Representative Words: Po litics, Literature, and the American Language, 1776-1865
By Thomas Gustafson
Indeed, in the early republic much of the passion and most of the power struggles over such questions as the national bank, the tariff, and slavery were channeled into the forum of constitutional debate, and the words of the text were constructed and reconstructed by the various parties to support diverse and contradictory points of view. And in American there is no consensus about the sovereign center that was to end the infinity of interpretation, because the Constitution, in effect, had divided the center between several branches of government and the states while theoretically locating it in that inherently diversity entity the vox populi. But while there was no consensus about the meaning of the words of the Constitution, there was a fundamental agreement until the crisis over slavery in the mid nineteenth century that the Constitution was the grammar that provided the rules for framing the articulation and resolution of differences between sources of authority and modes of representation in the American republic. Like language itself, the Constitution has the capacity to reconcile stability and liberty, order and change. It is a langue—a fundamental system of grammar, syntax, and vocabulary—that structures the process by which the vox populi articulates new paroles: new amendments, new political representatives. The Constitution’s ability to sustain a tension between stability and liberty, mediating conflicts between the party of memory and the party of hope, was tested to the breaking point in antebellum America as the country began to fight a war of words over attempts to settle and reconstruct its language.
Retraction and Coda
I have argued so far that the language of the Constitution is ambiguous, that the framers designed it in part to be ambiguous, that the Antifederalists distrusted that amibuity, and that Madison defended its ambiguity. But if we heed Walter Benn Michael’s argument in “Against Formalism: Chicken and Rocks,” then I must retract part of my argument and maintain that the language of the Constitution is no different from the language of any text: it is not inherently ambiguous, not is it inherently clear. Though we ascribe properties such as ambiguity and clarity to texts, these properties, Michaels asserts, do not belong to the text but are “functions . . . of the contexts in which texts are read.” An explicit text is, simply, a text whose meaning is not under dispute; and an ambiguous text is, conversely, a text whose meaning is contested. Read from a single perspective at a certain moment, the phrases “We the People” and “freedom of speech” may appear as perfectly unambiguous as, say, the phrase “a pound of flesh” in Act I of the Merchant of Venice. But with a change of fortune or in a new context or viewed from more than one angle of vision, meanings proliferate, and ambiguity must be confronted: an ambiguity that reflects our attention back to our eyes (or the ideology) of the beholders. E. L. Doctorow switches our focus in this very way when he explains in a meditation on the Constitution as a text:
All told, it is as if the enigmatic constitutional text cannot be seen through, but, shimmering in ambiguity, dazzles back at each generation in its own times and struggles it is as if the ambiguity is not in the text but in us as we struggle in our natures—our consciences with our appetites, our sense of justice with our animal fears and self-interests—just as the Founding Fathers struggled so with their Constitution, providing us with a mirror of ourselves to go on shining, shining back at us through the ages, as the circumstances of our lives change, our costumes change, our general store is transformed into a mile-long twenty-four-hour shopping mall, our trundle carts transmogrify into rockets in space, our country paves over, and our young republic becomes a plated armory of ideological warfare: a mirror for us to see who we are and who we would like to be, the sponsors of private armies of thugs and rapists and murderers, or the last best hope of mankind.

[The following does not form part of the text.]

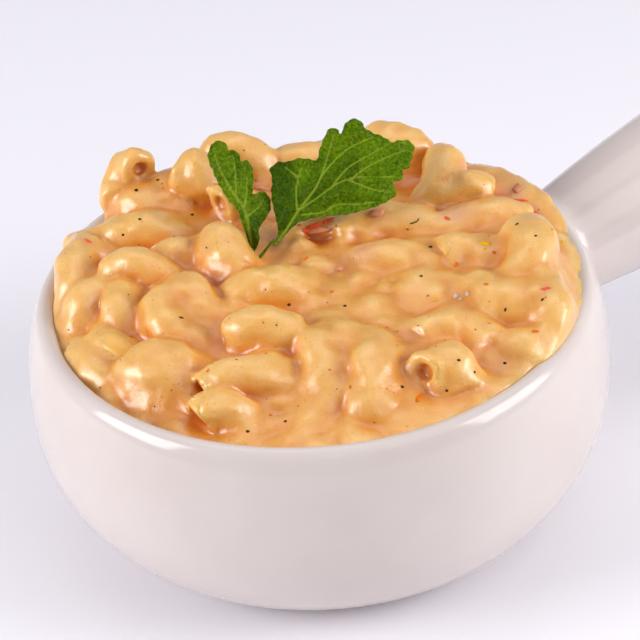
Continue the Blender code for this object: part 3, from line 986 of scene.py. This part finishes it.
LEAF_LEAN = 34.0               # the blades lean away from the eater
LEAF_CELL = 0.3
LEAF_SIZE = 0.955               # outlines to millimetres
RIGHT_FOOT = (-10.0, 5.0, 62.5)
LEFT_FOOT = (-12.5, 5.0, 62.5)
RIGHT_SWAY = -4.7               # turn of each blade in its own plane
LEFT_SWAY = -7.2
LEAF_THICKNESS = 0.3
STEM_LENGTH = 5.0
STEM_RADIUS = 0.55
TOOTH_PITCH = 2.4
TOOTH_DEPTH = 0.30

# Outlines and veins in the plane of the blade, from the foot: u to the right and v up the blade
RIGHT_OUTLINE = (
    (1.9, 1.6), (3.1, 4.4), (2.5, 8.3), (1.6, 13.0), (1.8, 16.7), (1.3, 19.0), (3.0, 20.5), (5.2, 20.6),
    (8.3, 21.4), (12.1, 21.0), (12.7, 23.2), (14.0, 26.6), (15.4, 28.4), (16.8, 28.0), (17.4, 26.0), (17.3, 24.0),
    (17.8, 26.4), (18.4, 28.8), (19.9, 30.4), (22.0, 30.2), (23.0, 28.6), (25.0, 27.4), (27.4, 26.5), (29.4, 25.2),
    (31.2, 25.6), (33.4, 25.6), (34.6, 24.2), (33.9, 21.6), (33.4, 19.6), (31.7, 18.6), (31.8, 16.8),
    (29.6, 16.0), (30.2, 13.2), (27.5, 11.2), (24.3, 10.0), (19.0, 8.6), (13.1, 8.1), (8.3, 6.9), (6.0, 5.2),
    (4.4, 3.4), (2.9, 1.4),
)
RIGHT_VEINS = (
    ((2.3, 1.4), (4.8, 4.6), (7.8, 9.4), (11.5, 14.2), (14.0, 18.4), (19.0, 23.5), (25.0, 26.4)),
    ((7.6, 9.0), (7.3, 13.0), (7.7, 16.6), (8.6, 19.4)),
    ((7.8, 17.0), (4.6, 19.6)),
    ((7.8, 9.4), (12.0, 12.2), (17.6, 16.0), (23.5, 17.2), (30.6, 17.0)),
    ((8.6, 8.4), (13.6, 9.0), (16.4, 10.6), (22.3, 10.9), (26.0, 11.3)),
    ((15.2, 14.4), (18.8, 18.8), (22.4, 21.2), (29.0, 25.0)),
    ((13.0, 17.0), (14.6, 22.0), (16.0, 27.0)),
    ((20.0, 16.6), (25.0, 20.2), (33.0, 23.6)),
    ((19.5, 16.4), (25.0, 14.2), (29.4, 13.4)),
)
LEFT_OUTLINE = (
    (-9.9, 24.9), (-11.1, 23.5), (-11.3, 21.2), (-10.1, 18.4), (-8.9, 16.0), (-7.3, 13.4), (-5.9, 11.5),
    (-4.2, 9.9), (-3.3, 7.8), (-2.4, 5.2), (-1.6, 3.3), (-0.7, 0.6), (0.2, 0.2), (1.2, 2.8), (0.9, 5.2),
    (2.1, 7.5), (3.1, 9.4), (3.3, 11.3), (2.5, 13.4), (1.0, 14.0), (-0.6, 13.0), (-1.1, 11.4),
    (-1.0, 14.1), (-1.0, 17.8), (-1.9, 20.6), (-3.3, 20.8), (-4.0, 18.4), (-4.0, 20.9), (-4.9, 23.0),
    (-6.3, 23.2), (-6.9, 21.6), (-7.2, 23.9), (-8.5, 25.2),
)
LEFT_VEINS = (
    ((-0.3, 0.2), (-1.2, 5.0), (-2.6, 9.8), (-5.6, 14.0), (-8.4, 18.6), (-10.2, 23.0)),
    ((-2.6, 9.8), (-2.4, 14.0), (-2.5, 19.0)),
    ((-2.0, 8.0), (0.6, 10.4), (1.8, 12.6)),
    ((-4.6, 12.8), (-5.0, 17.0), (-5.6, 21.6)),
)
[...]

The Constitution, in this reading, is a vessel for our passions and prejudices—and for our principles. The text, and its interpretations, however, have been more than a mirror representing our values. They have been sources of enlightenment, a lamp projecting values, shaping people to the order (and abuses) of the word and, more important perhaps, determining how we resolve—or seek to resolve—our clashes of values.

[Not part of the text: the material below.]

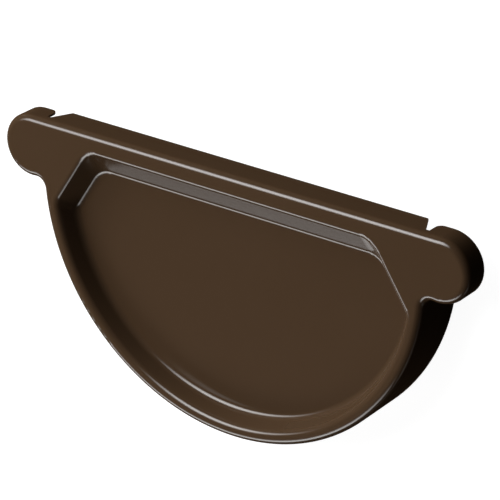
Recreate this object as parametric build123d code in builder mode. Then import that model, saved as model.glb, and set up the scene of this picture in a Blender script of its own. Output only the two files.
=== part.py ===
from build123d import *
from math import cos, hypot, radians, sin, sqrt, tan
import os

os.makedirs("parts", exist_ok=True)

# Stop end for a half-round gutter, pressed from one coated steel sheet.
# It lies face up on the rim of its skirt: X along the flat top edge, Y towards that edge, Z up.
# Heights and widths are measured from the centre of the half-round, depths from the front face.

sheet = 0.6  # steel and its coating

# Outline of the face
skirt_radius = 64.0  # outside of the half-round skirt
top_height = 15.7  # flat top edge
ear_radius = 9.33  # rounded ears over the beads of the gutter
ear_reach = 4.37  # middle of an ear outside the skirt
neck_radius = 2.9  # hollow corner between an ear and the skirt
bend_radius = 2.0  # outside of the bend from the face into the flanges

# Flanges
skirt_depth = 17.25
top_depth = 9.1
ear_depth = 7.7
skirt_relief = 0.5  # from the neck down to the end of the deep skirt
skirt_corner = 1.5  # rounded corner at that end

# Relief notches where the top flange meets the ears
notch_setback = 4.62  # middle of an ear to the side of its notch
notch_width = 1.1
notch_depth = 3.05
notch_angle = 27.0  # splay of the top flange's end
ear_corner = 2.0  # rounded corner of the ear's flange beside the notch
flange_corner = 0.5  # rounded corner of the top flange beside the notch

# Recess pressed into the face, with a flat top wall, two sloping shoulders and a half-round wall
recess_depth = 6.2
top_band = 5.7  # top edge to the top wall
rim_band = 4.2  # outside of the skirt to the half-round wall
shoulder_cut = 14.4  # how far a shoulder cuts into the half-round
shoulder_angle = 33.0  # slope of the shoulders off the upright
top_run = 7.2  # how far each wall leans in on its way to the floor
shoulder_run = 4.4
round_run = 1.65
corner_radius = 9.0  # between the top wall and a shoulder
heel_radius = 4.0  # between a shoulder and the half-round wall
edge_radius = 1.9  # face into the walls
floor_fillet = 2.0  # walls into the floor

ear_spread = skirt_radius + ear_reach
ear_height = top_height - ear_radius
centre_y = (skirt_radius - top_height) / 2
upright = Axis((0, centre_y, 0), (0, 0, 1))
clear = 1.0  # run-out of the cutting shapes past the metal


def face_outline(height, skin):
    """Outline of the face, drawn in from the outside by one skin."""
    radius = skirt_radius - skin
    with BuildSketch(Plane((0, centre_y, height))) as outline:
        Circle(radius)
        with Locations((0, ear_height)):
            Rectangle(4 * radius, 2 * radius, align=(Align.CENTER, Align.MIN), mode=Mode.SUBTRACT)
            Rectangle(2 * ear_spread, ear_radius - skin, align=(Align.CENTER, Align.MIN))
        with Locations((ear_spread, ear_height), (-ear_spread, ear_height)):
            Circle(ear_radius - skin)
        necks = [corner for corner in outline.vertices()
                 if abs(hypot(corner.X, corner.Y) - radius) < 0.01 and corner.Y > -radius / 2]
        fillet(necks, neck_radius + skin)
    return outline.sketch


def wall_plane(azimuth, reach, run):
    """Sloping wall that faces away from the half-round's centre, at its reach on the level of the face."""
    outward = Vector(cos(radians(azimuth)), sin(radians(azimuth)), 0)
    foot = Vector(0, centre_y, skirt_depth) + outward * reach
    return Plane(origin=foot, z_dir=outward - Vector(0, 0, run / recess_depth))


def recess_form(skin):
    """Solid that fills the recess, grown by one skin."""
    floor = skirt_depth - recess_depth - skin
    lean = round_run / recess_depth

    def round_reach(level):
        return skirt_radius - rim_band + lean * (level - skirt_depth) + skin * hypot(1, lean)

    above = skirt_depth + clear
    shoulder_reach = skirt_radius - rim_band - shoulder_cut
    with BuildPart() as recess:
        with BuildSketch(Plane.XZ.offset(-centre_y)):
            with BuildLine():
                Polyline((0, floor), (round_reach(floor), floor), (round_reach(above), above), (0, above), close=True)
            make_face()
        revolve(axis=upright)
        for azimuth, reach, run in ((90, top_height - top_band, top_run),
                                    (shoulder_angle, shoulder_reach, shoulder_run),
                                    (180 - shoulder_angle, shoulder_reach, shoulder_run)):
            split(bisect_by=wall_plane(azimuth, reach, run).offset(skin), keep=Keep.BOTTOM)
        sides = recess.edges().filter_by(lambda edge: abs(edge.tangent_at(0.5).Z) > 0.3)
        fillet(sides.group_by(Axis.Y)[-1], corner_radius + skin)
        sides = recess.edges().filter_by(lambda edge: abs(edge.tangent_at(0.5).Z) > 0.3)
        fillet(sides.group_by(Axis.Y)[0], heel_radius + skin)
        fillet(recess.faces().sort_by(Axis.Z)[0].edges(), floor_fillet + skin)
    return recess.part


def pressed_form(recess, skin, back):
    """Solid under the pressed face, one skin inside it, down to the level of back."""
    face = skirt_depth - skin
    with BuildPart() as form:
        add(face_outline(face, skin))
        extrude(amount=back - face)
        fillet(form.faces().sort_by(Axis.Z)[-1].edges(), bend_radius - skin)
        add(recess, mode=Mode.SUBTRACT)
        band = form.faces().filter_by(Axis.Z).sort_by(Axis.Z)[-1]
        fillet(band.inner_wires()[0].edges(), edge_radius - skin)
    return form.part


def neck_end():
    """Height at which the neck's hollow corner runs out on the skirt."""
    to_skirt = skirt_radius + neck_radius
    to_ear = ear_radius + neck_radius
    spread = hypot(ear_spread, ear_height)
    along = (to_skirt**2 - to_ear**2 + spread**2) / (2 * spread)
    aside = sqrt(to_skirt**2 - along**2)
    return (along * ear_height - aside * ear_spread) / spread * skirt_radius / to_skirt


outside = pressed_form(recess_form(0), 0, 0)
hollow = pressed_form(recess_form(sheet), sheet, -clear)

with BuildPart() as stop_end:
    add(outside)
    add(hollow, mode=Mode.SUBTRACT)

    # the top flange is shallower than the skirt, and the ears' flanges are shallower still
    skirt_top = neck_end() - skirt_relief
    notch_edge = ear_spread - notch_setback
    notch_side = notch_edge - notch_width
    with BuildSketch(Plane.XZ.offset(-centre_y - skirt_top)) as behind_flanges:
        with Locations((0, -clear)):
            Rectangle(2 * notch_side, skirt_depth - top_depth + clear, align=(Align.CENTER, Align.MIN))
        with Locations((notch_side, -clear)):
            Rectangle(ear_spread, skirt_depth - ear_depth + clear, align=(Align.MIN, Align.MIN))
        with Locations((-notch_side, -clear)):
            Rectangle(ear_spread, skirt_depth - ear_depth + clear, align=(Align.MAX, Align.MIN))
    extrude(amount=skirt_top - top_height - clear, mode=Mode.SUBTRACT)

    # a notch frees the end of the top flange from each ear
    bottom = skirt_depth - notch_depth
    open_end = skirt_depth - top_depth - clear
    splay = (bottom - open_end) * tan(radians(notch_angle))
    with BuildSketch(Plane.XZ.offset(-centre_y - ear_height)) as notches:
        with BuildLine():
            Polyline((notch_side, bottom), (notch_edge, bottom), (notch_edge, open_end),
                     (notch_side - splay, open_end), close=True)
        make_face()
        mirror(about=Plane.YZ)
    extrude(amount=-(ear_radius + clear), mode=Mode.SUBTRACT)

    # the flanges' free corners are rounded
    for depth, radius in ((ear_depth, ear_corner), (top_depth, flange_corner)):
        back = skirt_depth - depth
        corners = stop_end.edges().filter_by(Axis.Y).filter_by_position(Axis.Z, back - sheet / 2, back + sheet / 2)
        fillet(corners.filter_by(lambda edge: edge.center().Y > centre_y + ear_height), radius)
    fillet(stop_end.edges().filter_by(Axis.X).filter_by_position(Axis.Z, -sheet / 2, sheet / 2), skirt_corner)

stop_end.part.label = "stop_end"
export_step(stop_end.part, "parts/stop_end.step")
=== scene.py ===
import bpy
from mathutils import Matrix, Vector


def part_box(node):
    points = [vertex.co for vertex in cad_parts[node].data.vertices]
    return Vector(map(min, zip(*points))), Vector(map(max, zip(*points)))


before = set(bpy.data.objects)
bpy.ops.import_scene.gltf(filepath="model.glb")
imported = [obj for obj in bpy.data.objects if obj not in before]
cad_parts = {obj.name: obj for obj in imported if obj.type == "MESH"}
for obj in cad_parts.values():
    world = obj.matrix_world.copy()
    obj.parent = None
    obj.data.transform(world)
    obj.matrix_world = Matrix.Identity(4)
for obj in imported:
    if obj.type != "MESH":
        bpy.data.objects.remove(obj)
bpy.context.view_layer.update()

# Half-round gutter stop end in brown coated steel, lying face up on the rim of its skirt
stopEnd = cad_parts["stop_end"]
lowCorner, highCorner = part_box("stop_end")
partTop = highCorner.z
topEdge = highCorner.y
skirtRadius = 0.064
arcCentreY = lowCorner.y + skirtRadius  # the half-round's centre


# Small helpers for building node trees
def addNode(tree, kind, **values):
    node = tree.nodes.new(kind)
    for name, value in values.items():
        setattr(node, name, value)
    return node


def setInputs(node, **values):
    for name, value in values.items():
        node.inputs[name].default_value = value


def newMaterial(name):
    material = bpy.data.materials.new(name)
    material.use_nodes = True
    material.node_tree.nodes.clear()
    return material, material.node_tree


def combine(tree, operation, first, second):
    node = addNode(tree, "ShaderNodeMath", operation=operation)
    tree.links.new(first, node.inputs[0])
    tree.links.new(second, node.inputs[1])
    return node.outputs["Value"]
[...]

If rhetoric as Yeats claims, arises from our quarrel with others, and poetry from our quarrel with ourselves, then the Declaration tends to be rhetoric, and the Constitution to poetry More than the Declaration, the Constitution is the ground of American Renaissance literature. The conflicts between union and liberty, freedom and slavery, the tyranny of the majority and the rights of the individual, the protection of regional identity (states’ rights) and the quest for national identity (consolidation) and between property rights and human rights; these moral and political conflicts, inscribed in the texts of the Constitution, take form first as the stuff of textual battles in the constitutional crises of the nineteenth century and then, inscribed in the plots, as the stuff of American Renaissance literature. even the confrontation with slavery—the confrontation that demanded that American writers listen less to the courtly muses of Europe and more to the principles of the Declaration—was first and foremost (and finally) a constitutional crisis: a question of resolving the ambiguity of “We the People of the United States” and of deciding whether or how to privilege one constitution value, one legal precedent, over and against another. The silences of the Constitution, the gaps in its articulation, its contradictions had to be overcome, and they came to be bridged not just by the voice of the law or the voice of political representative. […] Even Whitman, for all his rebellion against poetic form, for all his personal disgust with slavery, for all his outspokenness, demanded obedience to the Constitution of 1789 and its sanction of slavery. But the Word of God, the book of nature, and the Declaration became, at first and then more and more in the North, alternative grammars of thought: a higher langue for generating transcendental paroles and emancipation proclamations.
The Constitution, if we consider it to be a grammar, possesses the capacity—or we have made it possess the capacity in its history—to incorporate in its workings more than one language. It can, that is construct or generate sentences from more words than its own dictionary of terms contained in the four corners of the text. “Is the Constitution,” Laurence Tribe asks, “. . . at war with its own premises?” “Perhaps,” he responds, “it speaks in the words of Walt Whitman: ‘Do I contradict myself? Very well then, I contradict myself. I am large. I contain multitudes.'” The Constitution can speak in as many tongues as Whitman sought to represent; it can listen to as many voices as Whitman heard (and more); it can be for new readers, as Whitman’s children, a “chant democratic” that helps form, in the spirit of our bard, our most Orphic visionary, “a great aggregate Nation.”